Actually we didn’t all agree. Dan, although he ‘didn’t want to burn it,’ found reading the Encyclopedia like ‘eating a bag of marshmallows’. The colloquialisms particularly grated, pulling him out of the story. He conceded that a lot of skill and attention had gone into the book, but felt it didn’t hold together as a piece of sequential storytelling and wondered if it might have worked better broken into smaller chunks. However the rest of us found the experience entirely satisfying – despite the size of the Encyclopedia we all read the book in a couple of sittings.

The Gods

For Tom the stand out characters were the gods: Birdman (‘Top Cat, King and Cosmic Architect’) and his children, the Ravens Kid and Kiddo. In one of the book’s most most ambitious stories – a retelling of the book of Genesis – we learn how Kiddo creates early earth in her hair, before Kid spitefully cuts it off, leaving the world to grow out of control.

Humans

The Genesis story also takes in a retelling of Noah’s flood with Greenberg integrating the story of the Raven gods and their father into the familiar biblical narrative. This was Kelv’s favourite moment as he found the bickering siblings particularly satisfying and their acts of rebellion against Birdman quite poignant. Kelv also highlighted another memorable character: the Great Dag.

The Great Dag

She is the ruler of a tribe of very angry warriors and prone to furious outbursts.
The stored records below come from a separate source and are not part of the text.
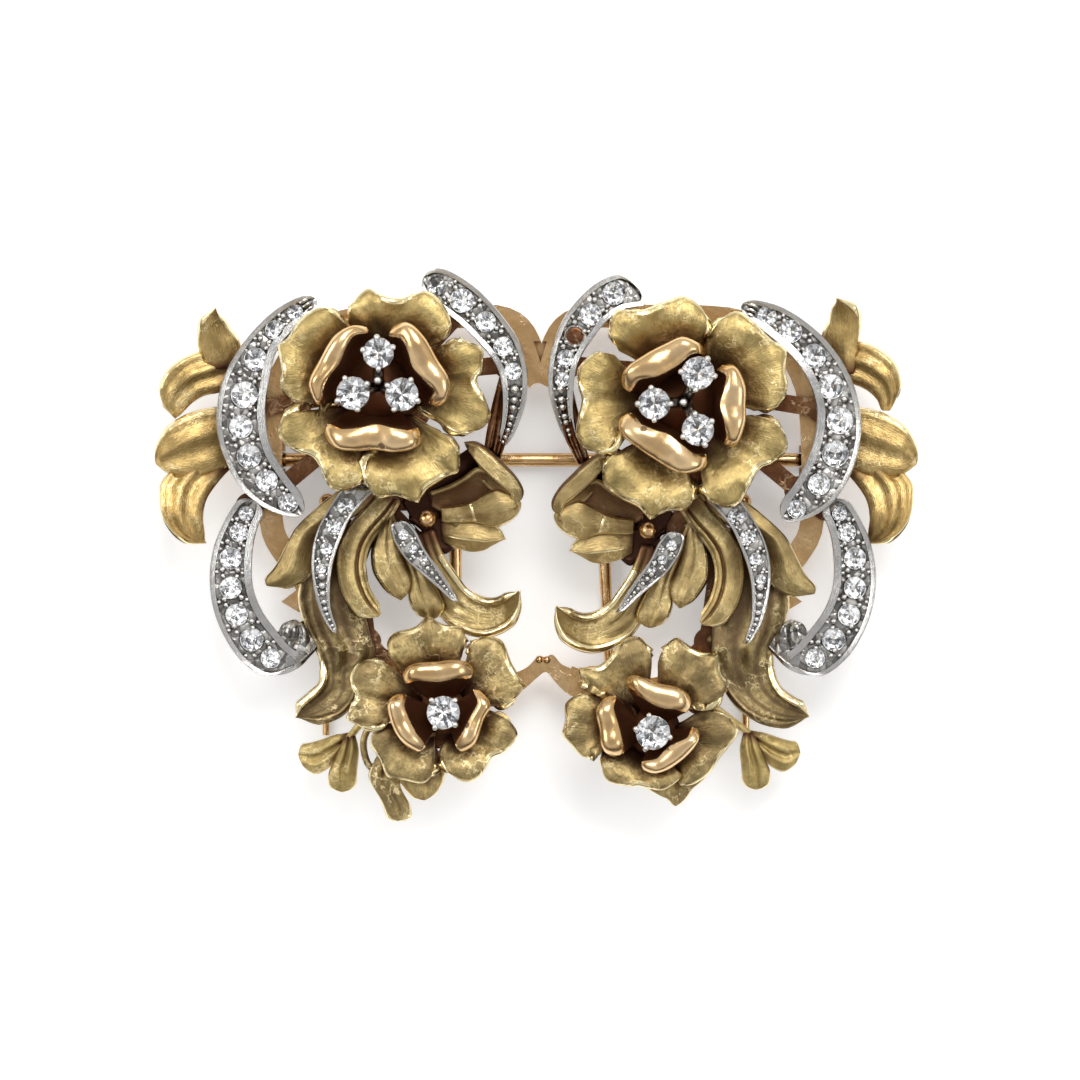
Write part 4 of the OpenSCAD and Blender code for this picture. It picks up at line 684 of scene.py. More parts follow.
# Side leaves: two at the far side of each clip
sideLeaves = {
    "thick": 0.7, "upperFoot": (-26.3, 14.9, 5.9), "lowerFoot": (-26.3, 9, 5.8), "lowerShift": (-0.2, 0),
    "curl": {
        "left": [
            (-28, 14.8, -25.4, 15, 6.4, 6.2, 0.5), (-28.9, 16.6, -25.5, 17, 6.8, 6.6, 0.5),
            (-28.8, 17.9, -26.3, 18.1, 7.3, 6.9, 0.3), (-28.3, 19, -26.9, 19, 8, 7.4, 0.1),
            (-27.5, 20.05, -27.2, 19.9, 8.6, 8.3, 0),
        ],
        "right": [
            (-27, 14.4, -24.6, 14.6, 6.4, 6.2, 0.5), (-27.3, 16.8, -24.4, 17.6, 6.8, 6.6, 0.5),
            (-27.4, 18.6, -25, 18.8, 7.3, 6.9, 0.3), (-26.9, 19.9, -25.2, 19.9, 8, 7.4, 0.1),
            (-25.6, 20.9, -25.25, 20.75, 8.6, 8.3, 0),
        ],
    },
    "lobe": {
        "left": [
            (-26.6, 16.6, -25.4, 13.4, 6, 6, 0.4), (-28.8, 16.2, -27.1, 12.8, 6.5, 6.2, 0.5),
            (-30.3, 15.5, -28.4, 12.5, 7, 6.3, 0.5), (-31.5, 14.4, -29.4, 11.9, 7.2, 6.4, 0.4),
            (-32.1, 12.9, -30, 11.3, 7, 6.4, 0.3), (-31.8, 11.7, -30.4, 10.9, 6.6, 6.3, 0.2),
            (-30.95, 10.6, -30.7, 10.6, 6.2, 6.2, 0),
        ],
        "right": [
            (-26.4, 17.2, -24.8, 14.2, 6, 6, 0.4), (-28, 16.9, -26.9, 13.5, 6.5, 6.2, 0.5),
            (-29.4, 16.1, -28, 13, 7, 6.3, 0.5), (-30.4, 15, -28.8, 12.3, 7.2, 6.4, 0.4),
            (-30.85, 13.4, -29.1, 11.7, 7, 6.4, 0.3), (-30.5, 12.2, -29.3, 11.3, 6.6, 6.3, 0.2),
            (-30.1, 11.3, -29.8, 11.2, 6.2, 6.2, 0),
        ],
    },
    "lowerUpper": [
        (-26.2, 11.5, -25.6, 7, 5.9, 5.9, 0.3), (-28.6, 11.2, -27.4, 6, 6.4, 6.2, 0.5),
        (-30.3, 10.5, -29, 5.6, 6.8, 6.4, 0.5), (-31.7, 9.4, -30.6, 5.6, 7, 6.6, 0.4),
        (-32.5, 7.9, -31.6, 6, 6.7, 6.4, 0.3), (-32.65, 6.9, -32.2, 6.4, 6.2, 6.1, 0),
    ],
    "lowerLower": [
        (-29.6, 7.6, -26.2, 6.3, 5.9, 5.8, 0.3), (-31.9, 5.4, -27.4, 4.9, 6.5, 6.2, 0.5),
        (-32.15, 3.9, -28.2, 3.6, 7, 6.5, 0.5), (-31.9, 2.2, -28.45, 2.2, 7.2, 6.7, 0.5),
        (-30.9, 0.8, -28.35, 1.1, 7, 6.3, 0.3), (-29.4, 0.05, -28.3, 0.4, 6.5, 5.9, 0.05),
        (-28.3, -0.1, -28.1, 0.1, 5.9, 5.85, 0),
    ],
}


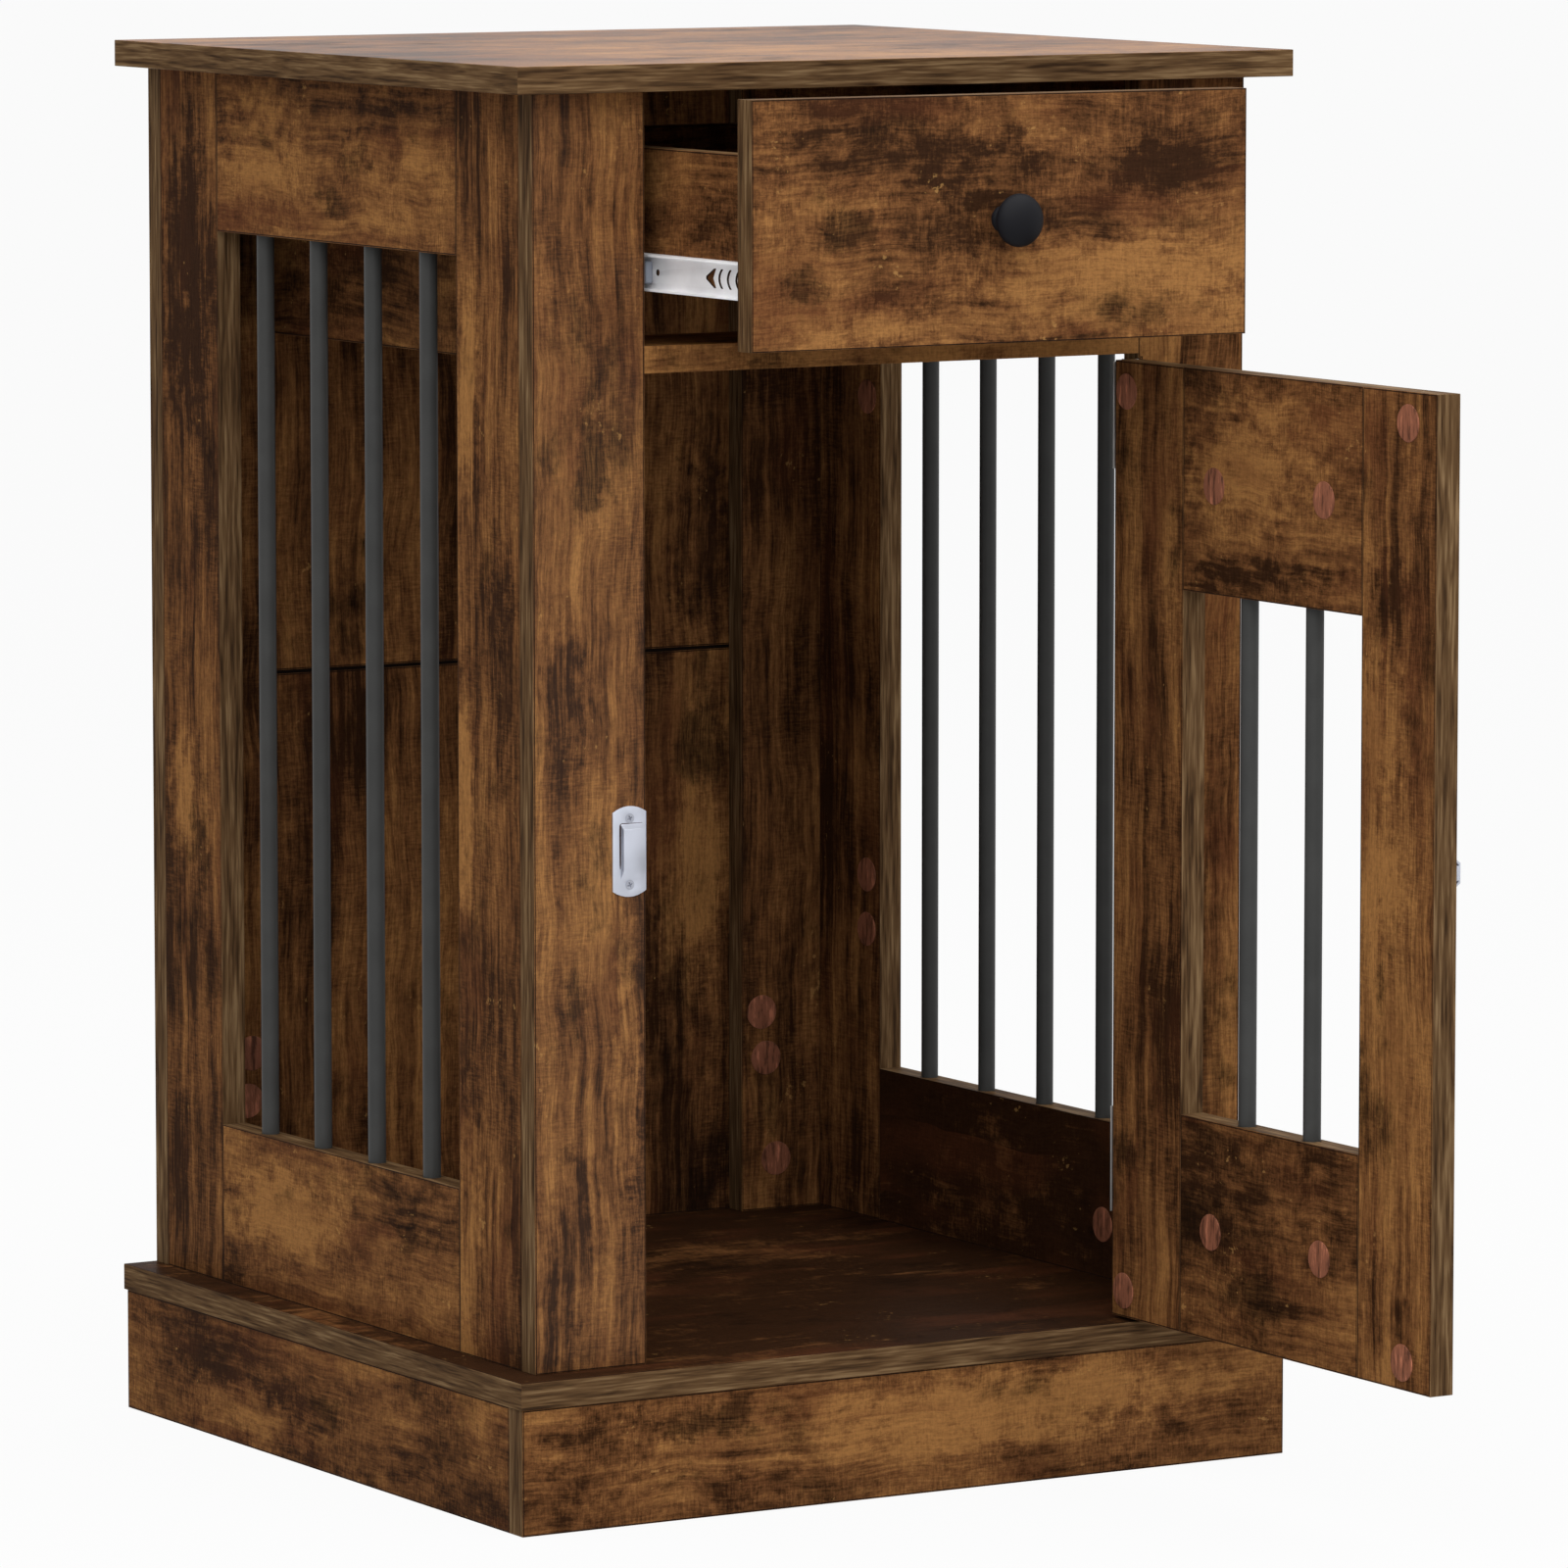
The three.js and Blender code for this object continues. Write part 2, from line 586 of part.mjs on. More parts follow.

I was even more taken with her great grandmother the tough Old Crone, teller of one of the best stories in the Encyclopedia (which even Dan enjoyed), in which we learn how to tackle man-eating giants with sausage.

Sausage?

My pick was the section set in Migdal Bavel, an island city with pretensions of being a great civilisation. Here the Storyteller encounters a self-important map maker and his team of Genius monkeys from the island of What. In one of the book’s best comic moments we learn how he maps the world by sending these ‘hundred percent reliable’ monkeys away in ‘little pedalo boats with a sachet of paper and pens and jam jars’ to help him measure distances and map early earth.

Migdal Bavel

We all gave the Encyclopedia five stars, apart from Dan who scored it a three, making it the Comic Book Club’s highest scoring comic so far! Greenberg has recently published a sequel, The One Hundred Nights of Hero, which looks equally exquisite and continues in the same vein of what Page45 calls a ‘seamlessly stitched-together sequence of tales.’ It is bigger, brighter and next in my pile of comic books.

One Hundred Nights of Hero

The Encyclopedia of Early Earth is published by Jonathan Cape.